ERA online yang kerap dikeluhkan keliarannya sebenarnya juga menebar kebajikan. Banyak orang yang secara anonim, ikhlas, tidak riya, dan tak ingin dikenal menebarkan kisah-kisah mulia dan ayat-ayat hikmah ke HP orang lain. Orang yang kesengsem dengan posting itu biasanya akan menyebarkannya ke HP orang lain lagi, berantai hingga jumlah yang tak bisa ditentukan. 

Kisah seperti itu kadang menjadi rem bagi kita yang suka memanfaatkan teknologi informasi untuk sekadar bergosip (gibah) guna menyenangkan diri (tapi menyusahkan orang lain). Saat kasus di Partai Demokrat hangat, HP saya menerima kisah hikmah anonim berikut. 

"Seseorang menceritakan gosip mengenai tetangganya. Dalam beberapa hari saja, seluruh lingkungan mengetahui cerita tersebut. Tetangganya yang jadi objek cerita tentu saja sakit hati. Beberapa hari kemudian, ternyata diketahui gosip tersebut tidak benar. Dia menyesal bukan kepalang dan datang kepada orang yang bijaksana untuk mencari cara memperbaiki kesalahannya itu."

"Pergilah ke pasar, belilah kemoceng," kata orang bijak itu. "Kemudian, dalam perjalanan pulang, cabutlah bulu ayam di kemoceng dan buanglah satu per satu di sepanjang jalan pulang," lanjut dia. Meski kaget mendengar saran itu, si penyebar gosip tetap melakukan saran tersebut.

Keesokan harinya orang tersebut melaporkan apa yang sudah dilakukannya. Orang bijak itu berkata lagi, "Sekarang pergilah dan kumpulkan kembali semua bulu ayam yang kau buang kemarin dan bawa padaku."

Orang itu pun menyusuri jalan yang sama, tapi angin telah melemparkan bulu-bulu itu ke segala arah. Setelah mencari selama beberapa jam, dia kembali hanya dengan tiga potong bulu.
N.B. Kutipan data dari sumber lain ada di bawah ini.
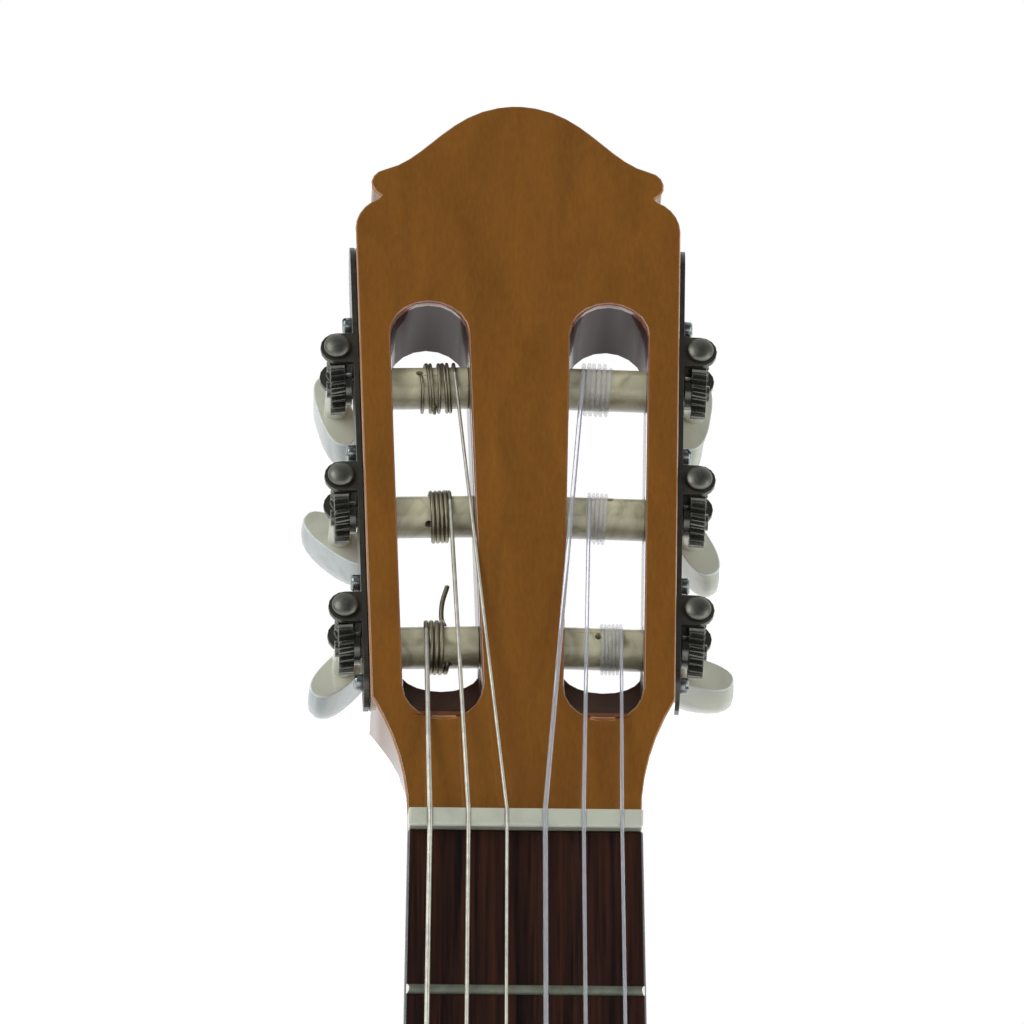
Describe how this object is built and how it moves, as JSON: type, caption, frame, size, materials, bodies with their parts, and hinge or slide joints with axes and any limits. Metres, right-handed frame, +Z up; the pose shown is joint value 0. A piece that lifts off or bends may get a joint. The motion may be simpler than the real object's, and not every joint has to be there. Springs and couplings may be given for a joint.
{
  "type": "classical guitar",
  "caption": "Nylon-string classical guitar with a slotted head, geared tuning machines, fingerboard with frets, and a hollow fan-braced body.",
  "frame": {"origin": "on the centre line where the nut meets the fingerboard, in the plane in which the fingerboard is glued to the neck", "axes": "+Z up the neck to the head, -Y the side of the strings, +X the treble side"},
  "size_m": [0.368, 0.1136, 1.0031],
  "materials": {
    "lacquered_wood": "glossy amber-brown lacquer",
    "spruce": "glossy clear lacquer outside, bare inside",
    "rosewood": "satin, oiled",
    "bare_cedar": "bare",
    "ivory_plastic": "polished",
    "black_nickel": "satin black nickel plate",
    "dark_steel": "polished dark nickel",
    "cream_plastic": "marbled",
    "pearl_plastic": "pearl marbling",
    "wound_string": "silver-plated wire winding",
    "nylon_string": "clear nylon"
  },
  "bodies": {
    "guitar": {"neck": "lacquered_wood", "fingerboard": "rosewood", "nut": "ivory_plastic", "soundboard": "spruce", "rosette": "rosewood", "back": "lacquered_wood", "side_bass": "lacquered_wood", "side_treble": "lacquered_wood", "neck_block": "bare_cedar", "tail_block": "bare_cedar", "heel_cap": "rosewood", "top_lining_bass": "bare_cedar", "top_lining_treble": "bare_cedar", "back_lining_bass": "bare_cedar", "back_lining_treble": "bare_cedar", "upper_top_bar": "spruce", "lower_top_bar": "spruce", "fan_brace_1": "spruce", "fan_brace_2": "spruce", "fan_brace_3": "spruce", "fan_brace_4": "spruce", "fan_brace_5": "spruce", "back_bar_1": "bare_cedar", "back_bar_2": "bare_cedar", "back_bar_3": "bare_cedar", "bridge": "rosewood", "saddle": "ivory_plastic", "tuner_plate_bass": "black_nickel", "tuner_plate_treble": "black_nickel", "string_1": "nylon_string", "string_2": "nylon_string", "string_3": "nylon_string", "string_4": "wound_string", "string_5": "wound_string", "string_6": "wound_string"},
    "worm_6": {"worm_6": "dark_steel", "button_6": "pearl_plastic"},
    "roller_6": {"roller_6": "cream_plastic", "gear_6": "black_nickel"},
    "worm_5": {"worm_5": "dark_steel", "button_5": "pearl_plastic"},
    "roller_5": {"roller_5": "cream_plastic", "gear_5": "black_nickel"},
    "worm_4": {"worm_4": "dark_steel", "button_4": "pearl_plastic"},
    "roller_4": {"roller_4": "cream_plastic", "gear_4": "black_nickel"},
    "worm_1": {"worm_1": "dark_steel", "button_1": "pearl_plastic"},
    "roller_1": {"roller_1": "cream_plastic", "gear_1": "black_nickel"},
    "worm_2": {"worm_2": "dark_steel", "button_2": "pearl_plastic"},
    "roller_2": {"roller_2": "cream_plastic", "gear_2": "black_nickel"},
    "worm_3": {"worm_3": "dark_steel", "button_3": "pearl_plastic"},
    "roller_3": {"roller_3": "cream_plastic", "gear_3": "black_nickel"}
  },
  "joints": [
    {"name": "tuner_6_button", "type": "hinge", "parent": "guitar", "child": "worm_6", "pos_m": [-0.03963, 0.02489, 0.0573], "axis": [0, 0.9659, -0.2588], "continuous": true},
    {"name": "tuner_6_roller", "type": "hinge", "parent": "guitar", "child": "roller_6", "pos_m": [-0.03943, 0.02305, 0.05045], "axis": [-0.9996, -0.0071, -0.0266], "continuous": true, "deforming": ["string_6"]},
    {"name": "tuner_5_button", "type": "hinge", "parent": "guitar", "child": "worm_5", "pos_m": [-0.04059, 0.03394, 0.09111], "axis": [0, 0.9659, -0.2588], "continuous": true},
    {"name": "tuner_5_roller", "type": "hinge", "parent": "guitar", "child": "roller_5", "pos_m": [-0.0404, 0.03211, 0.08426], "axis": [-0.9996, -0.0071, -0.0266], "continuous": true, "deforming": ["string_5"]},
    {"name": "tuner_4_button", "type": "hinge", "parent": "guitar", "child": "worm_4", "pos_m": [-0.04156, 0.043, 0.12492], "axis": [0, 0.9659, -0.2588], "continuous": true},
    {"name": "tuner_4_roller", "type": "hinge", "parent": "guitar", "child": "roller_4", "pos_m": [-0.04136, 0.04117, 0.11806], "axis": [-0.9996, -0.0071, -0.0266], "continuous": true, "deforming": ["string_4"]},
    {"name": "tuner_1_button", "type": "hinge", "parent": "guitar", "child": "worm_1", "pos_m": [0.03963, 0.02489, 0.0573], "axis": [0, 0.9659, -0.2588], "continuous": true},
    {"name": "tuner_1_roller", "type": "hinge", "parent": "guitar", "child": "roller_1", "pos_m": [0.03943, 0.02305, 0.05045], "axis": [0.9996, -0.0071, -0.0266], "continuous": true, "deforming": ["string_1"]},
    {"name": "tuner_2_button", "type": "hinge", "parent": "guitar", "child": "worm_2", "pos_m": [0.04059, 0.03394, 0.09111], "axis": [0, 0.9659, -0.2588], "continuous": true},
    {"name": "tuner_2_roller", "type": "hinge", "parent": "guitar", "child": "roller_2", "pos_m": [0.0404, 0.03211, 0.08426], "axis": [0.9996, -0.0071, -0.0266], "continuous": true, "deforming": ["string_2"]},
    {"name": "tuner_3_button", "type": "hinge", "parent": "guitar", "child": "worm_3", "pos_m": [0.04156, 0.043, 0.12492], "axis": [0, 0.9659, -0.2588], "continuous": true},
    {"name": "tuner_3_roller", "type": "hinge", "parent": "guitar", "child": "roller_3", "pos_m": [0.04136, 0.04117, 0.11806], "axis": [0.9996, -0.0071, -0.0266], "continuous": true, "deforming": ["string_3"]}
  ],
  "couplings": [
    {"joint": "tuner_6_roller", "follows": "tuner_6_button", "ratio": 0.055556},
    {"joint": "tuner_5_roller", "follows": "tuner_5_button", "ratio": 0.055556},
    {"joint": "tuner_4_roller", "follows": "tuner_4_button", "ratio": 0.055556},
    {"joint": "tuner_1_roller", "follows": "tuner_1_button", "ratio": 0.055556},
    {"joint": "tuner_2_roller", "follows": "tuner_2_button", "ratio": 0.055556},
    {"joint": "tuner_3_roller", "follows": "tuner_3_button", "ratio": 0.055556}
  ]
}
"Lihat, kan?" kata orang bijak itu. "Sangat mudah melemparkannya, namun tak mungkin mengumpulkannya kembali. Begitu pula dengan gosip," tambah dia. Tak sulit menyebarluaskan gosip, namun sekali gosip terlempar, tujuh ekor kuda (atau berapa ekor kuda) pun tak dapat menariknya kembali. 

Kita mencoba menarik benang merah cerita bijak tentang gosip itu terhadap apa yang dilakukan KPK saat ini. Sebagai lembaga penegak hukum spesialis korupsi sejak lahir pada 2003, KPK mengalami sangat banyak proses pematangan. KPK tetap menjadi tumpuan harapan masyarakat atas bebalnya lembaga penegak hukum lain ketika menangani korupsi, apalagi pelakunya jenderal atau politikus.

Kita ingat, ketika KPK menetapkan tersangka dan menangkap LHI, bos PKS, serentak tersebar kabar melalui berbagai media yang intinya menuduh KPK telah menjadi alat sebuah konspirasi besar. Untung, akal sehat banyak orang masih bisa menangkal tuduhan miskin bukti itu. Juga kita bersyukur karena KPK melalui juru bicaranya dengan tenang, lugas, dan jelas membantah gosip-gosip tersebut.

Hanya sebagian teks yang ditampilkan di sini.